Goal: Write out the complete material exactly as it stands.

[Rows from an object dataset]
◆ ◆ ◆ ◆ ◆ ◆ ◆
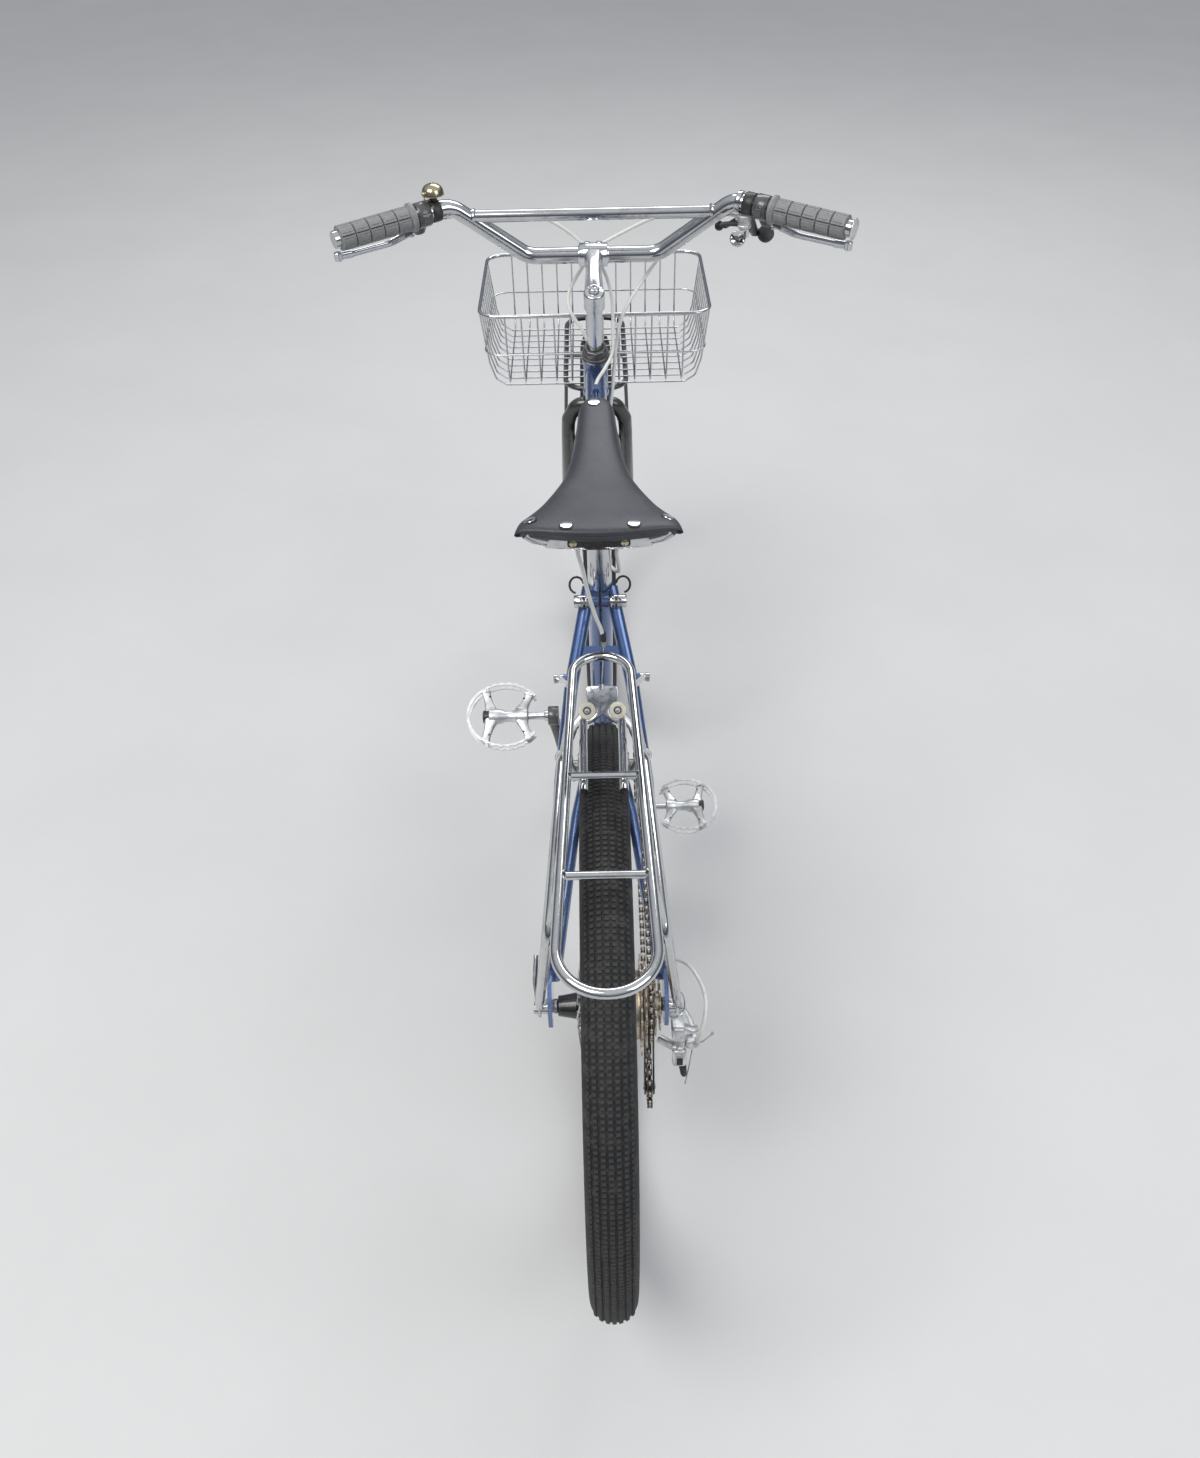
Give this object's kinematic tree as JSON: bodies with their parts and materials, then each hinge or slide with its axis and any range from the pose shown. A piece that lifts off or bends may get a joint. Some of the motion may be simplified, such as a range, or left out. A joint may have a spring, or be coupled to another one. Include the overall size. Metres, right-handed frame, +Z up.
{
  "type": "vintage bicycle with basket and rear rack",
  "caption": "Small-framed upright bicycle with a high handlebar, wire front basket, rear rack, leather saddle, cam brake, chain drive, turning steering, wheels, crank and pedals.",
  "frame": {"origin": "the rider's seat point on top of the saddle, over the seat post", "axes": "+Y forward, +X the bicycle's right, +Z up"},
  "size_m": [0.6968, 1.683, 0.984],
  "materials": {
    "blue_paint": "metallic gloss",
    "chrome": "polished",
    "silver": "polished",
    "steel": "satin",
    "black_metal": "satin",
    "tyre": "matte",
    "grip_rubber": "matte",
    "leather": "matte",
    "brass": "polished",
    "chain_steel": "oiled",
    "cream_plastic": "matte",
    "white_plastic": "gloss"
  },
  "bodies": {
    "frame": {"frame": "blue_paint", "headset_cups": "black_metal", "bracket_cups": "steel", "seatpost": "silver", "seat_binder": "chrome", "saddle_rails": "chrome", "saddle_cover": "leather", "rear_rack": "chrome", "rear_brake_arms": "silver", "rear_brake_rollers": "cream_plastic", "rear_brake_cam": "silver", "rear_brake_pads": "tyre", "rear_derailleur": "silver", "derailleur_cage": "black_metal", "chain": "chain_steel", "rear_axle": "steel"},
    "steering": {"fork": "black_metal", "headset_nuts": "black_metal", "stem": "silver", "handlebar": "chrome", "grip_left": "grip_rubber", "grip_right": "grip_rubber", "brake_lever_left": "black_metal", "brake_lever_right": "black_metal", "shifter": "black_metal", "bell": "brass", "front_rack": "chrome", "basket": "chrome", "front_axle": "steel", "front_brake_arms": "silver", "front_brake_pads": "tyre", "front_brake_cable": "white_plastic", "rear_brake_cable": "white_plastic", "shift_cable": "white_plastic"},
    "front_wheel": {"front_tyre": "tyre", "front_rim": "silver", "front_spokes": "steel", "front_hub": "black_metal"},
    "rear_wheel": {"rear_tyre": "tyre", "rear_rim": "silver", "rear_spokes": "steel", "rear_hub": "black_metal", "freewheel": "chain_steel"},
    "crankset": {"crank_spindle": "steel", "crank_left": "black_metal", "crank_right": "black_metal", "chainring": "steel", "pedal_axles": "steel"},
    "pedal_left": {"pedal_left": "silver"},
    "pedal_right": {"pedal_right": "silver"}
  },
  "joints": [
    {"name": "steering", "type": "hinge", "parent": "frame", "child": "steering", "pos_m": [0, 0.59504, -0.1689], "axis": [0, -0.342, 0.9397], "range_deg": [-60, 60], "deforming": ["rear_brake_cable", "shift_cable"]},
    {"name": "front_wheel_spin", "type": "hinge", "parent": "steering", "child": "front_wheel", "pos_m": [0, 0.782, -0.551], "axis": [1, 0, 0], "continuous": true},
    {"name": "rear_wheel_spin", "type": "hinge", "parent": "frame", "child": "rear_wheel", "pos_m": [0, -0.235, -0.551], "axis": [1, 0, 0], "continuous": true},
    {"name": "crank_spin", "type": "hinge", "parent": "frame", "child": "crankset", "pos_m": [0, 0.205, -0.594], "axis": [1, 0, 0], "continuous": true},
    {"name": "pedal_left_spin", "type": "hinge", "parent": "crankset", "child": "pedal_left", "pos_m": [0, 0.14196, -0.43397], "axis": [1, 0, 0], "continuous": true},
    {"name": "pedal_right_spin", "type": "hinge", "parent": "crankset", "child": "pedal_right", "pos_m": [0, 0.26804, -0.75403], "axis": [1, 0, 0], "continuous": true}
  ]
}
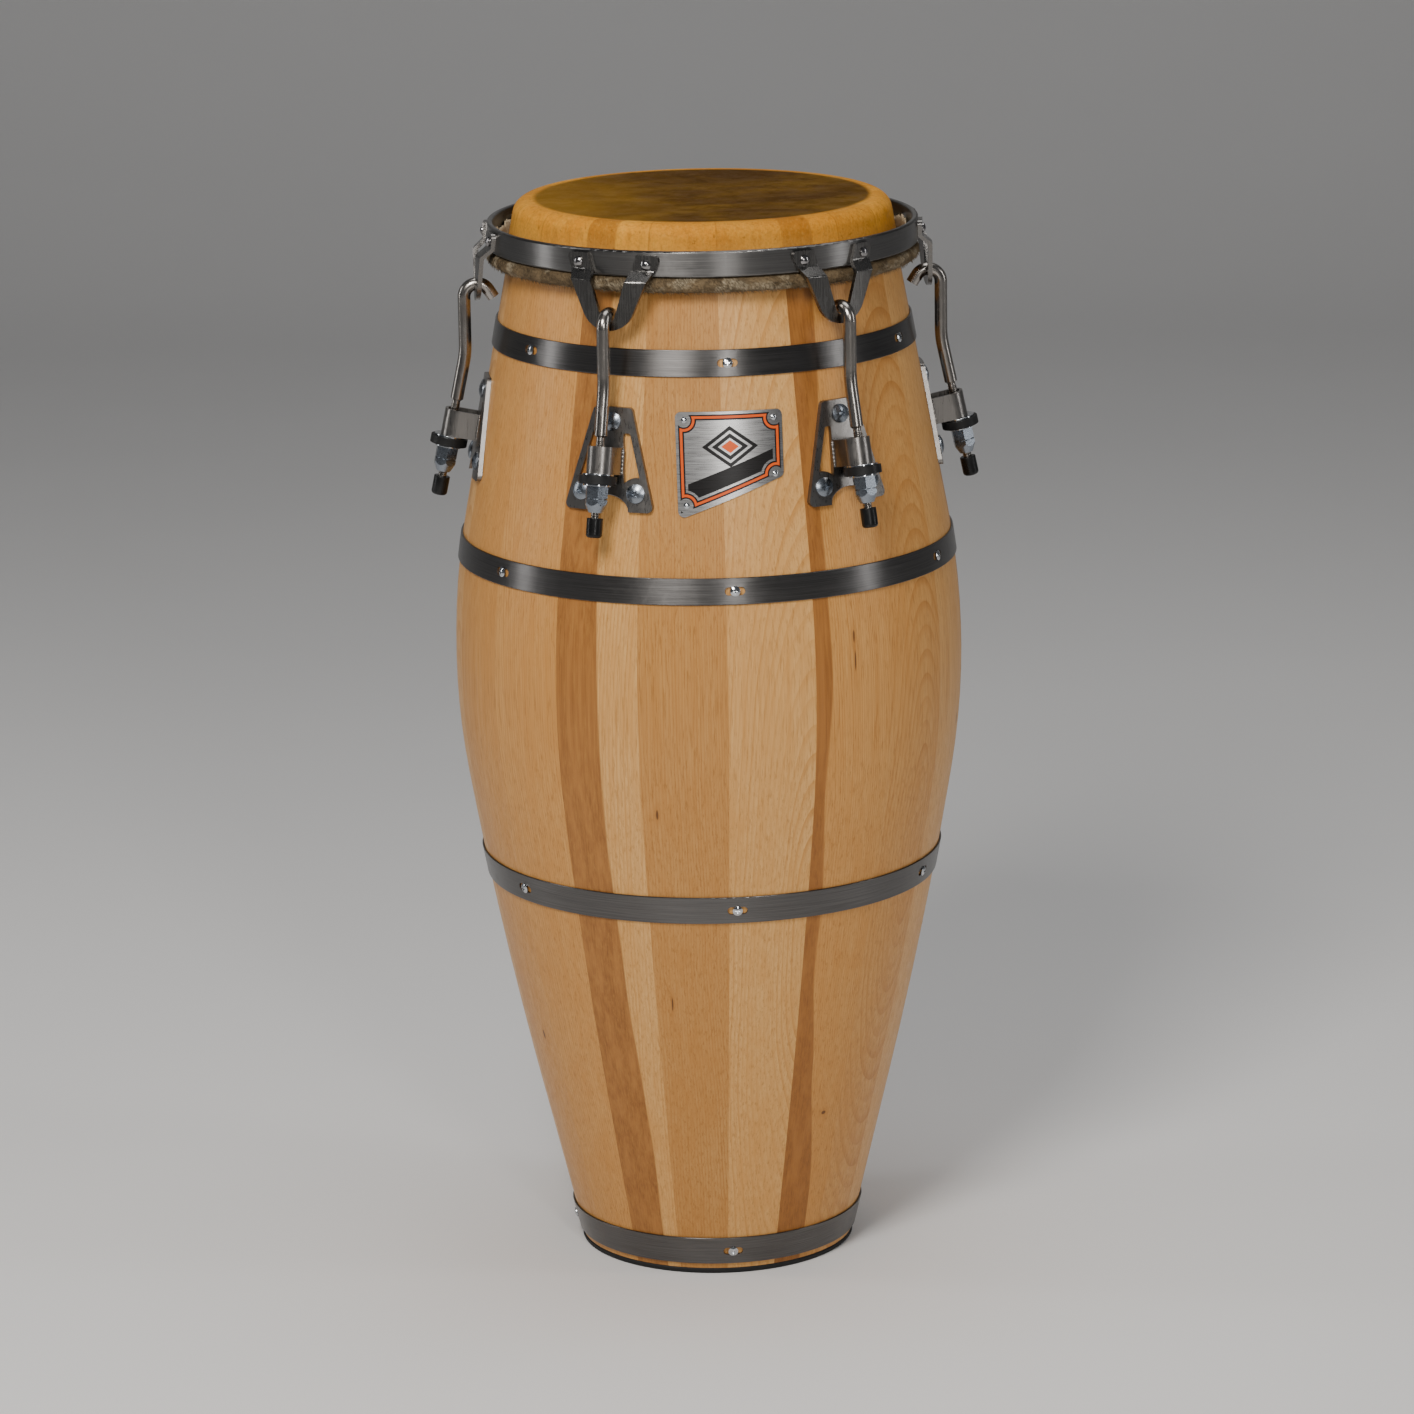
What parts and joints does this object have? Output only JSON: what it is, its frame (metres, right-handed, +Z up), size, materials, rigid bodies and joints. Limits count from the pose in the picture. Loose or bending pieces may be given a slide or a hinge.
◆ ◆ ◆ ◆ ◆ ◆ ◆
Written reply:
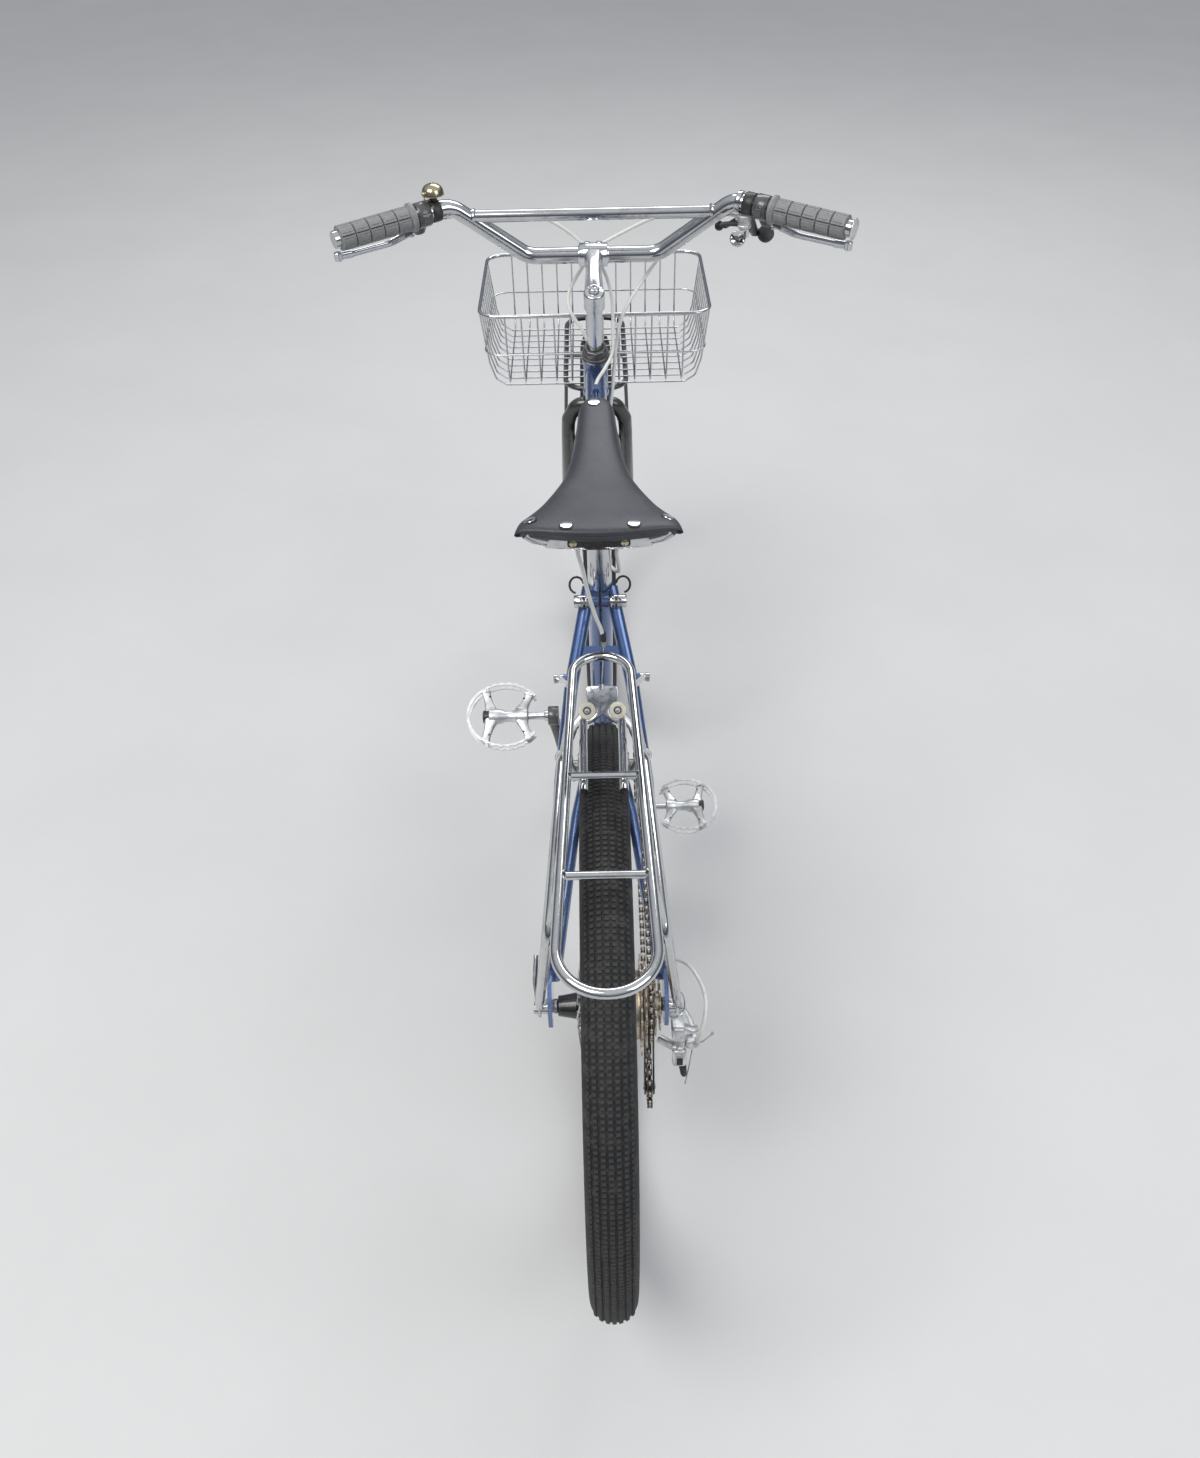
Give this object's kinematic tree as JSON: bodies with their parts and materials, then each hinge or slide with its axis and any range from the pose shown. A piece that lifts off or bends may get a joint. Some of the motion may be simplified, such as a range, or left out. A joint may have a spring, or be coupled to another one. Include the overall size. Metres, right-handed frame, +Z up.
{
  "type": "vintage bicycle with basket and rear rack",
  "caption": "Small-framed upright bicycle with a high handlebar, wire front basket, rear rack, leather saddle, cam brake, chain drive, turning steering, wheels, crank and pedals.",
  "frame": {"origin": "the rider's seat point on top of the saddle, over the seat post", "axes": "+Y forward, +X the bicycle's right, +Z up"},
  "size_m": [0.6968, 1.683, 0.984],
  "materials": {
    "blue_paint": "metallic gloss",
    "chrome": "polished",
    "silver": "polished",
    "steel": "satin",
    "black_metal": "satin",
    "tyre": "matte",
    "grip_rubber": "matte",
    "leather": "matte",
    "brass": "polished",
    "chain_steel": "oiled",
    "cream_plastic": "matte",
    "white_plastic": "gloss"
  },
  "bodies": {
    "frame": {"frame": "blue_paint", "headset_cups": "black_metal", "bracket_cups": "steel", "seatpost": "silver", "seat_binder": "chrome", "saddle_rails": "chrome", "saddle_cover": "leather", "rear_rack": "chrome", "rear_brake_arms": "silver", "rear_brake_rollers": "cream_plastic", "rear_brake_cam": "silver", "rear_brake_pads": "tyre", "rear_derailleur": "silver", "derailleur_cage": "black_metal", "chain": "chain_steel", "rear_axle": "steel"},
    "steering": {"fork": "black_metal", "headset_nuts": "black_metal", "stem": "silver", "handlebar": "chrome", "grip_left": "grip_rubber", "grip_right": "grip_rubber", "brake_lever_left": "black_metal", "brake_lever_right": "black_metal", "shifter": "black_metal", "bell": "brass", "front_rack": "chrome", "basket": "chrome", "front_axle": "steel", "front_brake_arms": "silver", "front_brake_pads": "tyre", "front_brake_cable": "white_plastic", "rear_brake_cable": "white_plastic", "shift_cable": "white_plastic"},
    "front_wheel": {"front_tyre": "tyre", "front_rim": "silver", "front_spokes": "steel", "front_hub": "black_metal"},
    "rear_wheel": {"rear_tyre": "tyre", "rear_rim": "silver", "rear_spokes": "steel", "rear_hub": "black_metal", "freewheel": "chain_steel"},
    "crankset": {"crank_spindle": "steel", "crank_left": "black_metal", "crank_right": "black_metal", "chainring": "steel", "pedal_axles": "steel"},
    "pedal_left": {"pedal_left": "silver"},
    "pedal_right": {"pedal_right": "silver"}
  },
  "joints": [
    {"name": "steering", "type": "hinge", "parent": "frame", "child": "steering", "pos_m": [0, 0.59504, -0.1689], "axis": [0, -0.342, 0.9397], "range_deg": [-60, 60], "deforming": ["rear_brake_cable", "shift_cable"]},
    {"name": "front_wheel_spin", "type": "hinge", "parent": "steering", "child": "front_wheel", "pos_m": [0, 0.782, -0.551], "axis": [1, 0, 0], "continuous": true},
    {"name": "rear_wheel_spin", "type": "hinge", "parent": "frame", "child": "rear_wheel", "pos_m": [0, -0.235, -0.551], "axis": [1, 0, 0], "continuous": true},
    {"name": "crank_spin", "type": "hinge", "parent": "frame", "child": "crankset", "pos_m": [0, 0.205, -0.594], "axis": [1, 0, 0], "continuous": true},
    {"name": "pedal_left_spin", "type": "hinge", "parent": "crankset", "child": "pedal_left", "pos_m": [0, 0.14196, -0.43397], "axis": [1, 0, 0], "continuous": true},
    {"name": "pedal_right_spin", "type": "hinge", "parent": "crankset", "child": "pedal_right", "pos_m": [0, 0.26804, -0.75403], "axis": [1, 0, 0], "continuous": true}
  ]
}
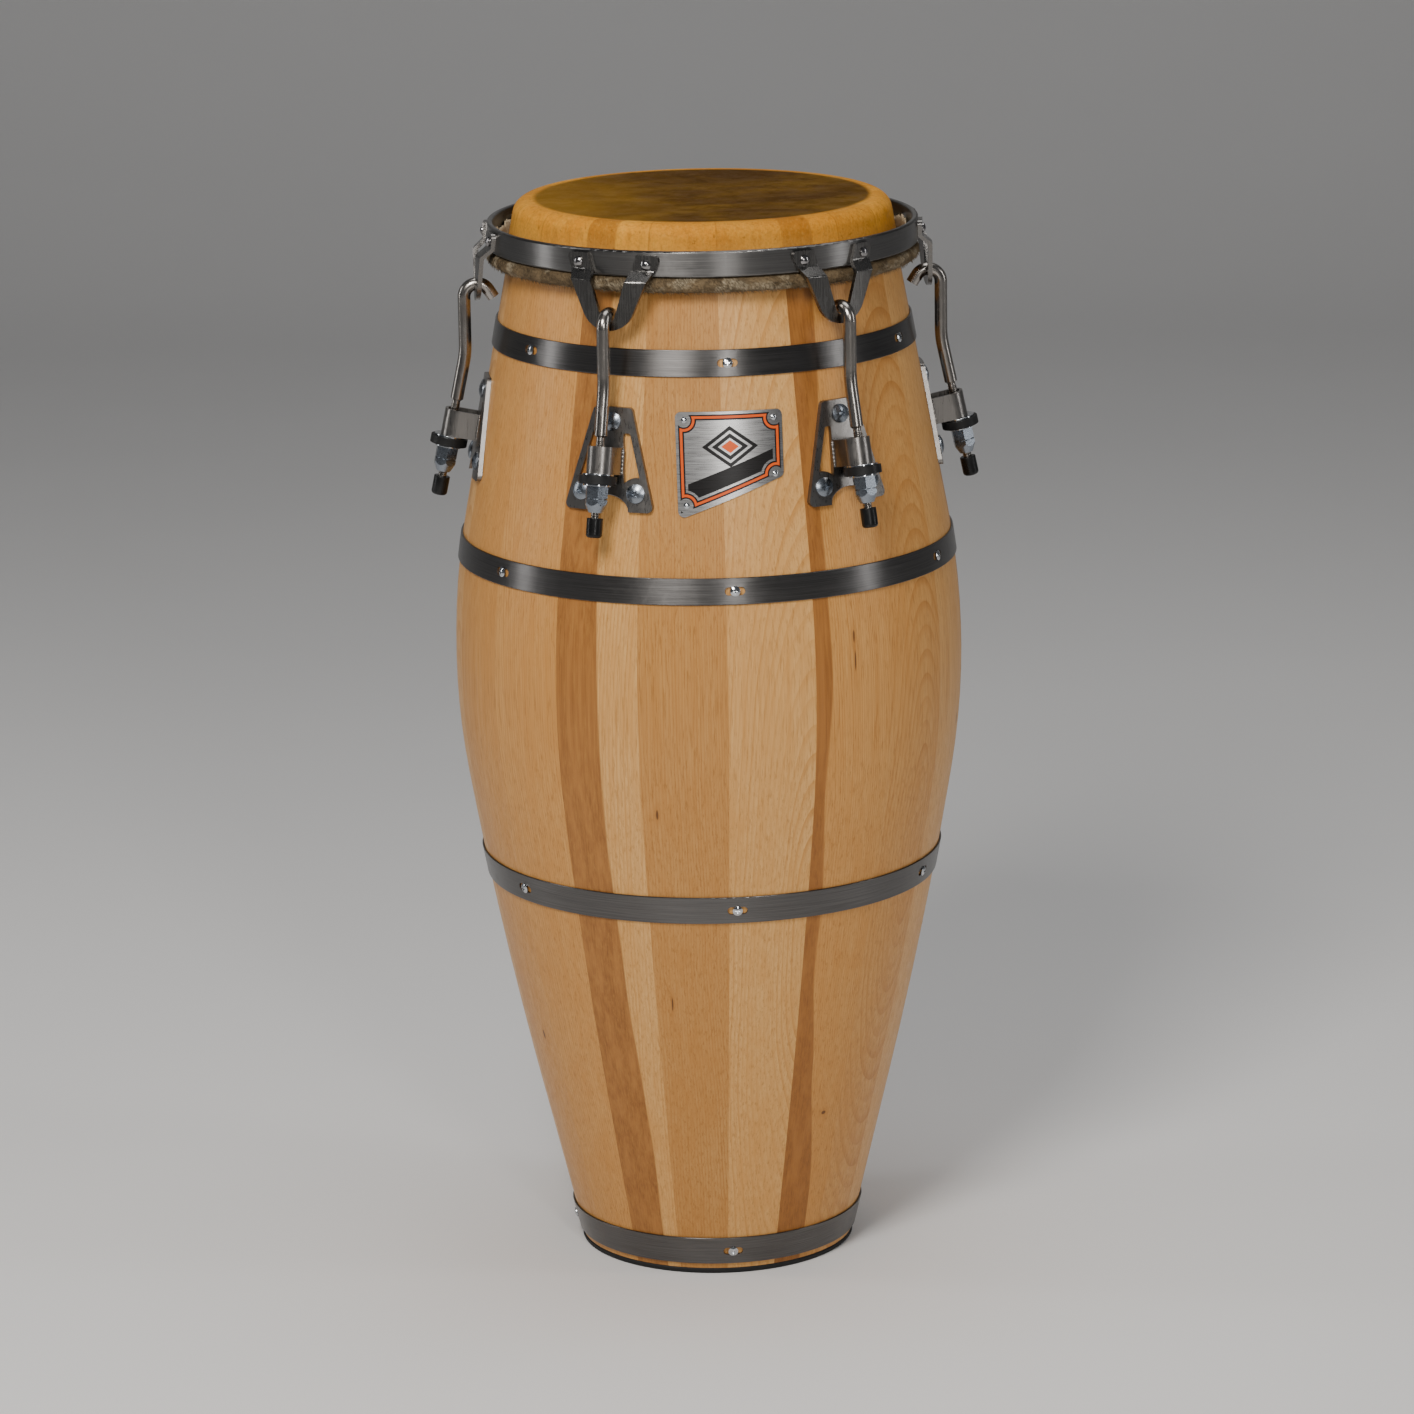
What parts and joints does this object have? Output only JSON: what it is, its frame (metres, right-handed, +Z up), size, materials, rigid bodies and joints. Limits count from the pose in the picture. Loose or bending pieces may be given a slide or a hinge.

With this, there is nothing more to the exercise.